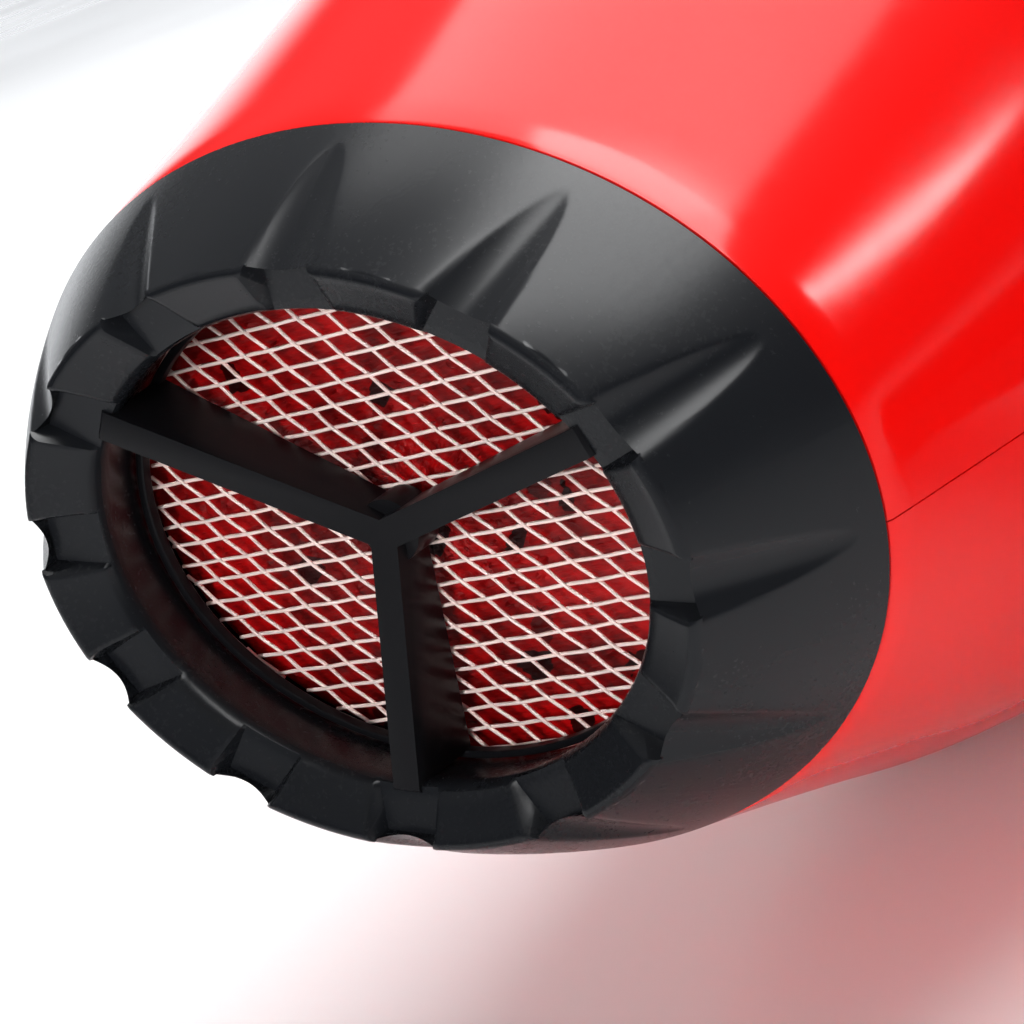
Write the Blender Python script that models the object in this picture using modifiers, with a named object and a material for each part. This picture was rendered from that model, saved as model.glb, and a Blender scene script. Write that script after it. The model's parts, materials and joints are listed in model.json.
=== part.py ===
"""Handheld pet dryer: oval rear intake cap, round barrel, side handle and outlet nozzle.

The dryer lies on its side. Inside the tilted frame the barrel runs along Y, the air intake
looks towards -Y and the handle points along +X. Lists of points are in millimetres.
"""
import math

import bmesh
import bpy
from mathutils import Matrix, Vector

MM = 0.001

# ---- driving dimensions (millimetres, degrees) -------------------------------------------
BARREL_RADIUS = 46.4
WALL = 2.0
GAP = 0.3
OVAL = 0.78
NOTCHES = 12
SPOKE_NOTCHES = (1, 5, 9)
HANDLE_Y = 88.0
HANDLE_END = 150.0
HANDLE_END_HALF = 17.0
MESH_PITCH = 4.4
MESH_TURN = 28.0
BLADES = 9
SEGMENTS = 44
# middle of the overall outline, so the origin ends up under the product
CENTRE_X = 59.37
CENTRE_Y = 119.45

# barrel outline: distance along the barrel, half width, half height
BARREL = (
    (9.1, 34.3, 26.8), (20.0, 36.3, 30.5), (31.0, 38.2, 34.4), (42.0, 40.0, 38.4),
    (53.0, 41.8, 41.4), (64.0, 43.6, 43.6), (76.0, 45.3, 45.3),
    (90.0, BARREL_RADIUS, BARREL_RADIUS), (114.0, BARREL_RADIUS, BARREL_RADIUS),
    (130.0, 45.6, 45.6), (148.0, 43.4, 43.4), (164.0, 40.2, 40.2), (178.0, 36.4, 36.4),
    (186.0, 34.2, 34.2),
)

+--

What you are asked to do
Write down again the exact lines running from the beginning of the data to the line containing "CENTRE_Y = 119.45", with both ends included.

The response
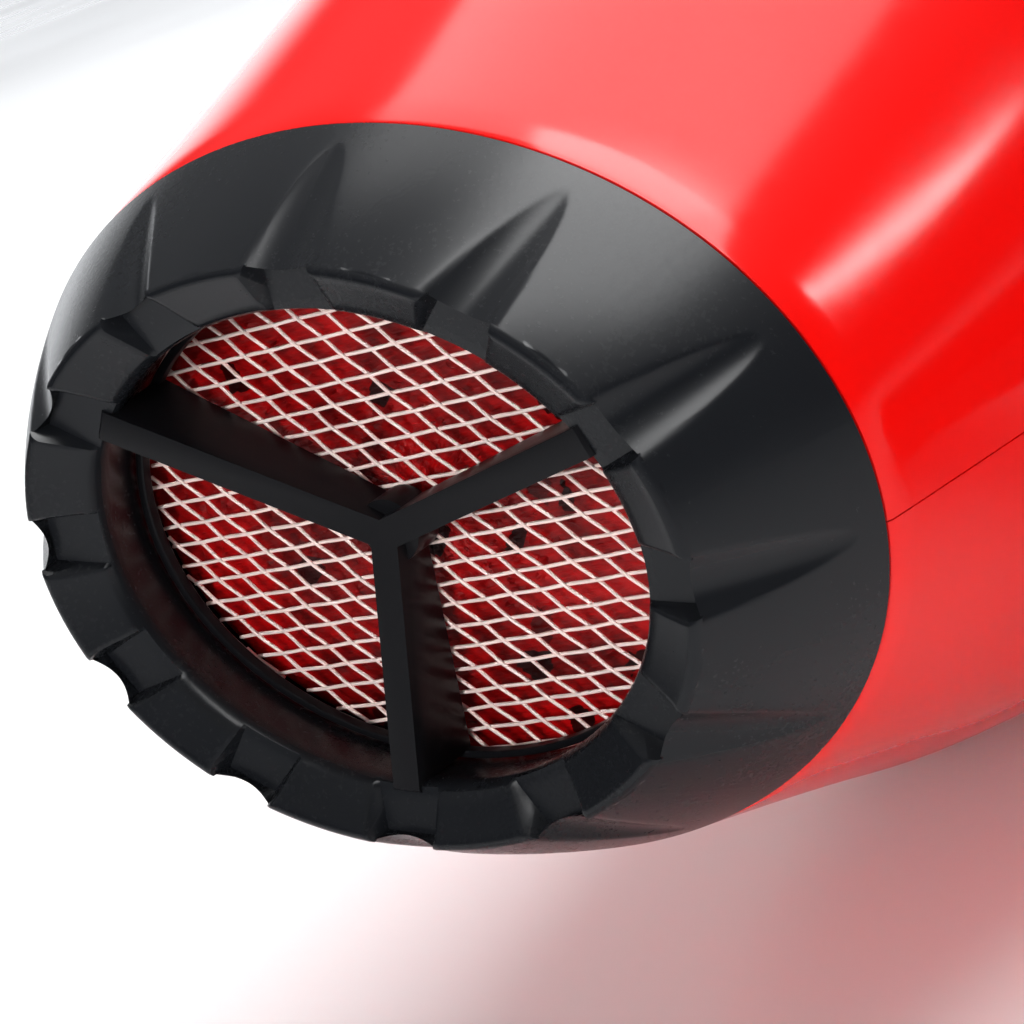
Write the Blender Python script that models the object in this picture using modifiers, with a named object and a material for each part. This picture was rendered from that model, saved as model.glb, and a Blender scene script. Write that script after it. The model's parts, materials and joints are listed in model.json.
=== part.py ===
"""Handheld pet dryer: oval rear intake cap, round barrel, side handle and outlet nozzle.

The dryer lies on its side. Inside the tilted frame the barrel runs along Y, the air intake
looks towards -Y and the handle points along +X. Lists of points are in millimetres.
"""
import math

import bmesh
import bpy
from mathutils import Matrix, Vector

MM = 0.001

# ---- driving dimensions (millimetres, degrees) -------------------------------------------
BARREL_RADIUS = 46.4
WALL = 2.0
GAP = 0.3
OVAL = 0.78
NOTCHES = 12
SPOKE_NOTCHES = (1, 5, 9)
HANDLE_Y = 88.0
HANDLE_END = 150.0
HANDLE_END_HALF = 17.0
MESH_PITCH = 4.4
MESH_TURN = 28.0
BLADES = 9
SEGMENTS = 44
# middle of the overall outline, so the origin ends up under the product
CENTRE_X = 59.37
CENTRE_Y = 119.45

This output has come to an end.